Dibanding CVO, personel
Cafgu mendapat upah sedikit lebih besar, yaitu 68 dolar AS – kira-kira Rp 600
ribu – per bulan. Upah terkecil diterima milisi CEF dan BM, masing-masing 21
dan 25 dolar AS per bulan.
Survei The Institute of Bangsamoro Studies
and the Centre for Humanitarian Dialogue menunjukan 91 persen
anggota milisi mengaku keluarga mereka sangat mendukung keikut-sertaan mereka
dalam Cafgu, CEF, BM, dan CVO. Bagi keluarga, yang terpenting adalah
menghasilkan uang.
Seorang anggota Cafgu
mengatakan ada dua hal yang membuatnya bergabung. Pertama, takut dicap anggota
NPA dan ditangkap. Kedua, penghasilan sebagai Cafgu membuat keluarganya sedikit
bisa mengatasi persoalan financial.
Saat ini, setelah kian
meredanya perlawanan kelompok Muslim, Cafgu relatif hanya digunakan untuk
menjaga Mindanao dari penyusupan elemen NPA ke masyarakat. Cafgu lebih bisa
bisa dikendalikan AB Filipina. CVO, seperti di Maguindanao, berubah menjadi
tentara pribadi politisi, klan, dan penguasa lokal.
Merekrut Cafgu dan CVO
untuk kepentingan operasi skala besar, seperti penyusupan ke Sabah, memang
tidak mungkin. Namun, khusus di Mindanao, siapa pun bisa membentuk pasukan jika
memiliki uang.
Sumber daya manusia (SDM)
bersenjata yang bisa direkrut sangat banyak. Mereka adalah mantan prajurit MNLF
yang tidak bisa berintegrasi ke dalam AB Filipina. Setelah perjanjian damai
MNLF-Manila, AB Filipina hanya bersedia menampung 5.700 dari 15.000 tentara
pimpinan Nur Misuari.
Sisanya? Menjadi
pengangguran, atau menjadi tentara pribadi. Meski pemerintah melarang
pembentukan tentara pribadi, saat ini terdapat 170 kelompok tentara pribadi di
Kawasan Otonomi Muslim Mindanao.
Pun, tidak seluruh
veteran MNLF terserap ke dalam kelompok tentara bayaran. Mereka yang bekerja
serabutan, siap menerima pekerjaan yang membutuhkan keahlian menembak,
berperang dan membunuh. Jadi, tidak aneh jika Sultan Jamalul Kiram III dengan
mudah membentuk pasukan.
Lebih mudah lagi,
mayoritas MNLF adalah orang Tausug – etnis yang memiliki sejarah dengan
Kesultanan Sulu dan romantisme dengan Sabah.
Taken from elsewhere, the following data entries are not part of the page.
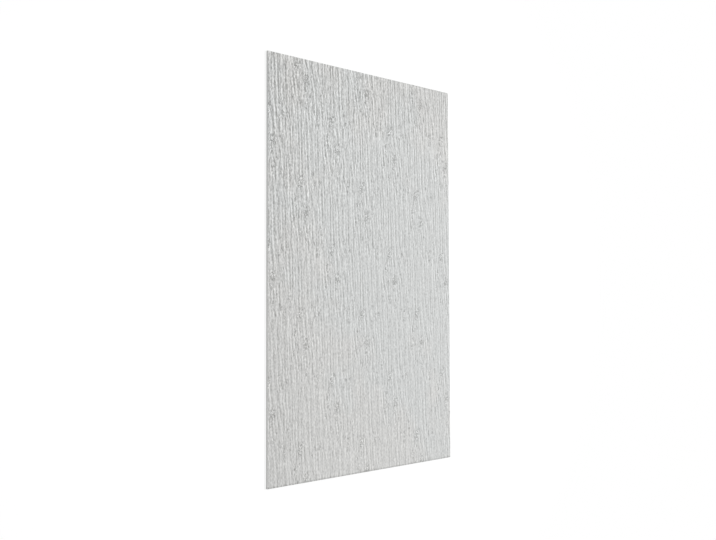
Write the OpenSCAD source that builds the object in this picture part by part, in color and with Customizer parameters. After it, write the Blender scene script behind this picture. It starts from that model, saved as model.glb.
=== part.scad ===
// Twin-wall polycarbonate sheet with a wood-grained face.
// One extrusion: two skins joined by webs that run the full length, closed along both long
// edges and open at both cut ends. It lies on its plain back skin, with the grained face up.
// X runs across the flutes, Y along them and Z through the thickness.
// The origin is the middle of the back skin's underside.

/* [Sheet] */
// Width, across the flutes
sheet_width = 1250; // [600:10:2100]
// Length, along the flutes
sheet_length = 2000; // [500:10:6000]
// Thickness over both skins, to the highest points of the grain
sheet_thickness = 10; // [6:0.5:16]

/* [Skins] */
// Thickness of the grained face skin, at the highest points of the grain
face_skin = 1.2; // [0.8:0.05:1.6]
// Thickness of the plain back skin
back_skin = 0.5; // [0.4:0.05:1]
// Radius of the long edges' outer corners
edge_radius = 0.6; // [0.2:0.1:1.2]

/* [Flutes] */
// Spacing of the webs aimed at: the sheet takes the nearest that divides its width evenly
web_spacing = 10.5; // [8:0.5:20]
// Thickness of each web between two flutes
web_thickness = 0.45; // [0.3:0.05:0.9]
// Thickness of the wall that closes each long edge
edge_wall = 0.8; // [0.5:0.1:1.5]
// Radius of the fillets where the webs meet the skins
web_fillet = 0.7; // [0.3:0.1:1.4]

/* [Hidden] */
$fn = 32;

// The room inside the edge walls is shared by whole flutes of one width.
inner_width = sheet_width - 2 * edge_wall;
flute_count = round((inner_width + web_thickness) / web_spacing);
flute_width = (inner_width - (flute_count - 1) * web_thickness) / flute_count;
flute_height = sheet_thickness - back_skin - face_skin;
flute_step = flute_width + web_thickness;

// A rectangle from the origin with round corners of true arcs.
module round_cornered(size, radius) {
    translate([radius, 0])
        square([size.x - 2 * radius, size.y]);
    translate([0, radius])
        square([size.x, size.y - 2 * radius]);
    for (x = [radius, size.x - radius], y = [radius, size.y - radius])
        translate([x, y])
            circle(r = radius);
}

// The outline of the whole sheet's section, resting on the X axis.
module sheet_outline() {
    translate([-sheet_width / 2, 0])
        round_cornered([sheet_width, sheet_thickness], edge_radius);
}

// The section's row of flutes, from one edge wall to the other.
module flute_row() {
    for (i = [0 : flute_count - 1])
        translate([edge_wall - sheet_width / 2 + i * flute_step, back_skin])
            round_cornered([flute_width, flute_height], web_fillet);
}

// The section, extruded along Y and centred on the origin.
module twin_wall_sheet() {
    color("gainsboro")
        translate([0, sheet_length / 2, 0])
            rotate([90, 0, 0])
                linear_extrude(height = sheet_length)
                    difference() {
                        sheet_outline();
                        flute_row();
                    }
}

twin_wall_sheet();
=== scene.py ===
"""Twin-wall polycarbonate sheet with a wood-grained face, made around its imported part.

The part lies on its plain back skin: X runs across the flutes, Y along them, Z out of the grain.
Its lengths here are metres. Those of the grain's motif are millimetres, across and down the sheet.
"""

import math

import bmesh
import bpy
import numpy as np
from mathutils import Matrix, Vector


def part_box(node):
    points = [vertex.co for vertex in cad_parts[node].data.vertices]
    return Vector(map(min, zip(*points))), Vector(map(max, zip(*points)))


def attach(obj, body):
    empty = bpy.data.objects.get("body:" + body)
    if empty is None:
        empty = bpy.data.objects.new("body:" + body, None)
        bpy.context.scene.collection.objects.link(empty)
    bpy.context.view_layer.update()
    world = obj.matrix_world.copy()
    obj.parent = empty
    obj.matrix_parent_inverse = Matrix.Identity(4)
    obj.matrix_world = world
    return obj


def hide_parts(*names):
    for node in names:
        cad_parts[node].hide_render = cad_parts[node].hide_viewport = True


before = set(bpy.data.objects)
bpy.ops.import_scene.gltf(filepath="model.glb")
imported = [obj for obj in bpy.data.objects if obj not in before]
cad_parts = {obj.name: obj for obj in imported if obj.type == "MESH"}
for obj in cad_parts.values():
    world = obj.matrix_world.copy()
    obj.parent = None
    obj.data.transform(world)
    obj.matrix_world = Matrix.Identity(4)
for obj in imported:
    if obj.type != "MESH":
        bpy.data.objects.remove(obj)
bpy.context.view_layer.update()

MM = 0.001
NODE = "twin_wall_sheet"
LOW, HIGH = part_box(NODE)
WIDTH = HIGH.x - LOW.x
LENGTH = HIGH.y - LOW.y
THICKNESS = HIGH.z - LOW.z
# Two places nearer than this count as one, and a face whose normal has more than FACING along an
# axis faces that way.
TOUCH = 0.01 * MM
FACING = 0.9

# The extruded section, as in the part. The flutes' number is odd, so X = 0 is the middle of one.
FACE_SKIN = 1.2 * MM
BACK_SKIN = 0.5 * MM
EDGE_RADIUS = 0.6 * MM
WEB_SPACING = 10.5 * MM
WEB = 0.45 * MM
EDGE_WALL = 0.8 * MM
WEB_FILLET = 0.7 * MM
FLUTES = round((WIDTH - 2 * EDGE_WALL + WEB) / WEB_SPACING)
FLUTE_PITCH = (WIDTH - 2 * EDGE_WALL + WEB) / FLUTES
FLUTE_WIDTH = FLUTE_PITCH - WEB
FLUTE_HEIGHT = THICKNESS - FACE_SKIN - BACK_SKIN
FIRST_FLUTE = LOW.x + EDGE_WALL + FLUTE_WIDTH / 2

# The mesh: the face's columns and rows, and the steps of each rounded edge. The rods that hollow
# the sheet out stick out of both its ends.
COLUMNS = 500
ROWS = 150
ARC_STEPS = 3
CORE_OVERHANG = 5 * MM
SMOOTH_BELOW = math.radians(40)

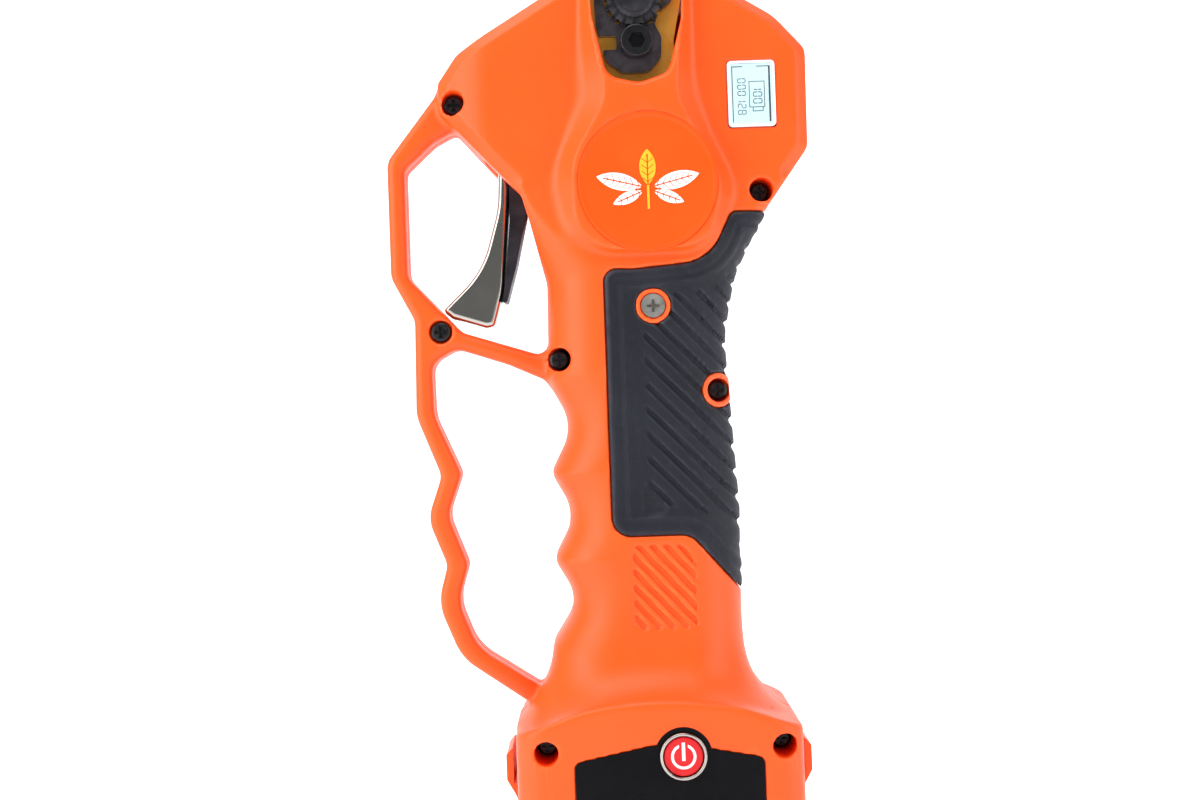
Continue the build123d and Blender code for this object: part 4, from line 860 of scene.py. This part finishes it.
def paint(target, material):
    target.data.materials.clear()
    target.data.materials.append(material)


def thin_out(made, most):
    """Fewer faces where the surface is flat, so that the mesh stays light."""
    triangles = 2 * len(made.data.polygons)
    if triangles <= most:
        return
    modifier = made.modifiers.new("thin_out", "DECIMATE")
    modifier.ratio = most / triangles
    modifier.use_collapse_triangulate = True
    bpy.context.view_layer.update()
    reduced = bpy.data.meshes.new_from_object(made.evaluated_get(bpy.context.evaluated_depsgraph_get()))
    made.modifiers.clear()
    made.data = reduced
    reduced.polygons.foreach_set("use_smooth", [True] * len(reduced.polygons))


def settle(made, body, finish, replaced=()):
    paint(made, finish)
    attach(made, body)
    if replaced:
        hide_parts(*replaced)


def build_object():
    finish = finishes()
    shells = build_shells()
    for made in shells.values():
        thin_out(made, 190000)
    settle(shells["housing_front"], "housing", finish["orange_plastic"], ["front_housing"])
    settle(shells["housing_rear"], "housing", finish["orange_plastic"], ["rear_housing"])
    settle(shells["grip_front"], "housing", finish["grip_rubber"], ["front_grip"])
    settle(shells["grip_rear"], "housing", finish["grip_rubber"], ["rear_grip"])

    lever = shape("lever", (-58, -4.8, 168), (-31, 4.8, 226), 0.3, lever_field)
    settle(lever, "trigger", finish["chrome_metal"], ["trigger_lever"])
    blade = shape("cutting_blade", (-13, -9.0, -19), (18.6, -5.5, 77), (0.4, 0.3, 0.4), blade_field, about_pivot(42.0))
    settle(blade, "blade", finish["blade_steel"], ["moving_blade"])
    hook = shape("anvil_hook", (-18.5, -11.4, -19), (9.5, -9.1, 80), (0.4, 0.3, 0.4), hook_field, about_pivot(0.0))
    settle(hook, "housing", finish["blade_steel"], ["hook_blade"])

    face = -SPINE_HALF - 0.25
    badge = lathe("badge_disc", BADGE_X, BADGE_Z, [
        (0, face + 0.05), (9.0, face + 0.05), (16.9, face + 0.05), (17.2, face + 0.05), (17.6, face - 0.06),
        (17.9, face - 0.16), (18.3, face - 0.18),
        (18.6, face - 0.08), (18.75, face + 0.22), (18.75, face + 0.9), (0, face + 0.9)])
    settle(badge, "housing", finish["badge_plastic"], ["front_badge"])
    leaves = shape("badge_leaves", (-13, -23.93, 198), (17, -23.6, 214), (0.11, 0.08, 0.11), leaf_pair_field)
    settle(leaves, "housing", finish["motif_white"])
    sprout = shape("badge_sprout", (-1, -23.95, 198.5), (5, -23.6, 216.5), (0.11, 0.08, 0.11), sprout_field)
    settle(sprout, "housing", finish["motif_yellow"])

    symbol_low = (BUTTON_X - 3.5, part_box("power_button")[0].y / MM - 0.09, BUTTON_Z - 3.5)
    symbol_high = (BUTTON_X + 3.5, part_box("power_button")[0].y / MM + 0.3, BUTTON_Z + 4.0)
    symbol = shape("power_symbol", symbol_low, symbol_high, (0.08, 0.05, 0.08), power_field)
    settle(symbol, "power_key", finish["white_plastic"])

    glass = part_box("lcd_window")[1].y / MM
    ink = stroke_plates("lcd_digits", lcd_strokes(), glass - 0.06, 0.05)
    settle(ink, "housing", finish["lcd_ink"])
    # dark plates that paint the shade in the gaps round the screen
    gap_shade_plates = stroke_plates("lcd_gap_shade", frame_shade_strokes(), glass - 0.10, 0.09)
    settle(gap_shade_plates, "housing", finish["painted_gap_shade"])

    for slot, names in NODE_FINISH.items():
        for name in names:
            paint(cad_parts[name], finish[slot])
            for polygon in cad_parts[name].data.polygons:
                polygon.material_index = 0


# ------------------------------------------------------------------ floor, light and camera
def build_stage():
    """Pale floor that curves up into a wall behind the object."""
    half, front, rear, bend, top = 4.0, -4.0, 1.0, 0.5, 2.2
    line = [(front, 0.0), (rear, 0.0)]
    for k in range(1, 17):
        a = math.pi / 2 * k / 16
        line.append((rear + bend * math.sin(a), bend * (1 - math.cos(a))))
    line.append((rear + bend, top))
    points = [(side * half, y, z) for y, z in line for side in (-1, 1)]
    faces = [(2 * k, 2 * k + 1, 2 * k + 3, 2 * k + 2) for k in range(len(line) - 1)]
    mesh = bpy.data.meshes.new("floor")
    mesh.from_pydata(points, [], faces)
    mesh.polygons.foreach_set("use_smooth", [True] * len(mesh.polygons))
    floor = bpy.data.objects.new("floor", mesh)
    bpy.context.scene.collection.objects.link(floor)
    paint(floor, node_material("floor_paper", (250, 250, 253), 0.85, grain=(300, 0.02), blotch=(2.2, 0.015),
                               glow=0.42))


def area_light(name, place, target, size, power, colour=(1, 1, 1)):
    data = bpy.data.lights.new(name, "AREA")
    data.shape = "RECTANGLE"
    data.size, data.size_y = size
    data.energy = power
    data.color = colour
    light = bpy.data.objects.new(name, data)
    light.location = place
    light.rotation_mode = "QUATERNION"
    light.rotation_quaternion = (Vector(target) - Vector(place)).to_track_quat("-Z", "Y")
    bpy.context.scene.collection.objects.link(light)


def build_light():
    world = bpy.data.worlds.new("studio")
    world.use_nodes = True
    nodes, links = world.node_tree.nodes, world.node_tree.links
    fill = nodes["Background"]
    fill.inputs["Color"].default_value = (0.93, 0.96, 1.0, 1.0)
    fill.inputs["Strength"].default_value = 0.27
    pale = nodes.new("ShaderNodeBackground")
    pale.inputs["Color"].default_value = (0.97, 0.975, 1.0, 1.0)
    pale.inputs["Strength"].default_value = 0.95
    path, mix = nodes.new("ShaderNodeLightPath"), nodes.new("ShaderNodeMixShader")
    links.new(path.outputs["Is Camera Ray"], mix.inputs["Fac"])
    links.new(fill.outputs["Background"], mix.inputs[1])
    links.new(pale.outputs["Background"], mix.inputs[2])
    links.new(mix.outputs["Shader"], nodes["World Output"].inputs["Surface"])
    bpy.context.scene.world = world
    aim = (0.0, 0.0, 0.15)
    area_light("left_panel", (-0.80, -0.42, 0.42), aim, (0.6, 0.9), 7.2)
    area_light("right_panel", (0.80, -0.40, 0.36), aim, (0.6, 0.9), 4.6)
    area_light("top_panel", (-0.20, -0.34, 1.0), aim, (0.9, 0.6), 6.5)
    area_light("wall_panel", (0.0, 0.55, 1.5), (0.0, 1.4, 0.3), (2.2, 0.8), 14.0)


def build_camera():
    data = bpy.data.cameras.new("camera")
    data.sensor_width = 36.0
    data.lens = 51.4
    data.clip_start, data.clip_end = 0.01, 20.0
    camera = bpy.data.objects.new("camera", data)
    roll = math.radians(2.0)
    right = Vector((math.cos(roll), 0, -math.sin(roll)))
    up = Vector((math.sin(roll), 0, math.cos(roll)))
    back = Vector((0, -1, 0))
    turn = Matrix((right, up, back)).transposed().to_4x4()
    camera.matrix_world = Matrix.Translation((-0.0128, -0.480, 0.1489)) @ turn
    bpy.context.scene.collection.objects.link(camera)
    bpy.context.scene.camera = camera


build_object()
build_stage()
build_light()
build_camera()
bpy.context.scene.view_settings.view_transform = "Standard"
bpy.context.view_layer.update()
Sedangkan MILF didominasi etnis
Maranaw, yang lebih dekat ke sultan-sultan di Semenanjung Malaya.
Tidak diketahui berapa
veteran MNLF dibayar untuk menjadi anggota Militer Kesultanan Sulu. Yang pasti,
ada figure lain yang mendanai mereka, bukan Sultan Jamalul Kiram III.